Метафорический характер двух диктатур был той чертой, которую всегда было почти невозможно понять. Пропасть между тем, что происходило в действительности, и тем, что объявлялось как реальность, теперь представляется настолько очевидной, что кажется невозможным, что режимы поддерживали эти иллюзии, или что оба народа могли хоть в какой-то степени верить в них. И тем не менее, шизофреническая природа двух диктатур определяла условия их жизнедеятельности. Оба лидера и ведомые ими народы были вовлечены в коллективные акты искажения реальности так, чтобы истина стала ложью, а ложь могла скрываться под маской истины. «Люди стали изворотливыми, – писал один разочаровавшийся немецкий бизнесмен в сентябре 1939 года, – и научились притворяться… Мы превратись в прекрасное сообщество лжецов» 29.
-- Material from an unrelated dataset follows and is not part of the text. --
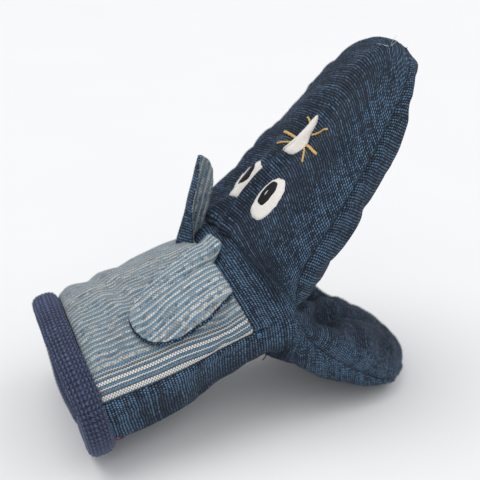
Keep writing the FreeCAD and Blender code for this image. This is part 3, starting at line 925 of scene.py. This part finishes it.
# --- ears --------------------------------------------------------------------------------------
EAR_ROWS, EAR_COLUMNS = 44, 41
EAR_CLOTH = 0.8
EAR_LIFT = 2.8              # gap between the flopped ear and the cloth beneath it
STEEPEST = 10.0             # the most that it is lifted by the cloth beneath
LOBE_REACH = 12.0           # how far its upper root runs over the neck seam
TUCK = 0.8                  # its lower root ends this far short of the seam
RIGHT_EAR_AXIS = np.array([-0.92, -0.187, -0.343])
RIGHT_EAR_ACROSS = np.array([-0.31, 0.884, 0.349])
RIGHT_EAR_ROOT = 3.0        # how far it starts below its hinge
# The flopped ear's outline: distance from the root, lower edge, upper edge.
RIGHT_EAR_EDGE = [
    (0.0, -15.5, 21.0), (6.0, -17.2, 20.7), (13.0, -18.2, 19.4), (23.0, -18.6, 17.2), (34.0, -17.4, 14.2),
    (42.0, -14.6, 11.4), (47.5, -10.6, 8.0), (50.5, -6.6, 3.8), (51.6, -2.6, -1.4),
]
LEFT_EAR_HEIGHT = 49.0
LEFT_EAR_ROOT = 11.0        # how far it reaches down below its hinge
LEFT_EAR_LEAN = 75.0
LEFT_EAR_SHARES = (0.0, 0.15, 0.35, 0.55, 0.72, 0.85, 0.94, 1.0)
LEFT_EAR_NEAR = (14.0, 12.6, 10.0, 9.4, 8.6, 6.2, 3.7, 0.9)     # width of the half towards the right
LEFT_EAR_AHEAD = (9.3, 11.1, 12.3, 12.6, 12.0, 9.9, 6.3, 0.9)   # and of the half towards the nose


def ear_sheet(side, layer, points, flip, stripes):
    skin = Skin(points, flip)
    skin.run = stripes
    ear = "ear_" + side
    obj = cloth_sheet(ear + "_" + layer, skin, "ear_stripes" if layer == "stripes" else "dark", EAR_CLOTH)
    follow(obj, ear, ear + ("_front" if layer == "stripes" else "_back"))


def build_right_ear(skins):
    """The flopped ear: a wide leaf on the sleeve's shoulder, its upper root pleated over the seam."""
    surface = Surface(skins["front"], skins["head"])
    root = RIGHT_EAR - (0.0, 0.0, RIGHT_EAR_ROOT)
    axis, across_way = RIGHT_EAR_AXIS, RIGHT_EAR_ACROSS
    above = np.cross(across_way, axis)
    far, low_edge, high_edge = np.array(RIGHT_EAR_EDGE).T
    neck_x, neck_z, neck_tilt = SLEEVE[-1][:3]
    ahead = direction(neck_tilt)
    for layer, grow, drop in (("stripes", 0.0, 0.0), ("dark", 0.8, 1.4)):
        points = np.zeros((EAR_ROWS, EAR_COLUMNS, 3))
        stripes = np.zeros((EAR_ROWS, EAR_COLUMNS))
        for i in range(EAR_ROWS):
            share = math.sin(math.pi / 2 * i / (EAR_ROWS - 1))
            reach = far[-1] * share
            low = np.interp(reach, far, low_edge) - grow
            high = np.interp(reach, far, high_edge) - 0.6 * grow
            for j in range(EAR_COLUMNS):
                t = j / (EAR_COLUMNS - 1)
                across = low + (high - low) * t
                lobe = smoothstep(across, 6.5, 9.5) * (1 - smoothstep(share, 0.0, 0.42))
                gap = (root + across_way * across - (neck_x, 0.0, neck_z)) @ ahead
                tuck = (gap + TUCK) / -(axis @ ahead)
                over = smoothstep(across, 5.5, 9.0)
                start = -LOBE_REACH * over * (1 - share) ** 3 + tuck * (1 - over) * (1 - share) ** 2
                spot = root + axis * (reach + start + grow * share) + across_way * across
                puff = 1.5 * (1 - abs(2 * t - 1) ** 5) * math.sin(math.pi * min(1.0, 0.15 + share)) ** 0.5
                pleat = -1.6 * bell(across, 5.4, 1.5) * (1 - smoothstep(share, 0.15, 0.6))
                curl = 2.6 * smoothstep(0.22 - t, 0.0, 0.22) * bell(share, 0.3, 0.3)
                lift = EAR_LIFT + puff + 3.4 * lobe + pleat + curl - drop
                rise = (surface.drop(spot + above * OUTSIDE, -above)[0] - spot) @ above
                if rise > 0:
                    rise = STEEPEST * math.tanh(rise / STEEPEST)
                points[i, j] = spot + above * (rise + lift)
                stripes[i, j] = across + 30.0 + 1.2 * lobe
        points = points + noise_at(points, 9.0, 2.0)[..., None] * 0.4 * above
        ear_sheet("right", layer, points, False, stripes)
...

Метафор диктатуры было огромное множество. Лидеры представлялись как мифические символы режима, а банальные стороны их личностей умалчивались. Обожествление превратило обе фигуры в нереальные версии их самих, которые затем были присвоены всей остальной системой так, как будто приписанные добродетели были в некотором смысле реальными. Оба общества превратились в пародии на социальную реальность. В тот самый момент, когда Сталин произнес свое знаменитое «жить стало лучше», режим вошел в двухлетний период исключительного террора, а уровень жизни населения в этот период опустился до самого низкого за весь период диктатуры уровня. Многочисленные образы улыбающихся колхозников и картины щедрых урожаев массово продавались во всех киосках в то самое время, когда миллионы крестьян находились в трудовых лагерях и еще миллионы умирали от самого страшного за все столетие голода и мора. Третий Рейх построил идеальное общество на фундаменте расового запугивания и дискриминации, которые привели к 300 000 человек, насильственно стерилизованных, к которым, предположительно, следует прибавить еще 1,6 миллиона, у которых были обнаружены биологические дефекты. Демократии, декларированные в обеих системах, представлялись как нечто совсем иное, но только не реализация права свободного и открытого политического выбора.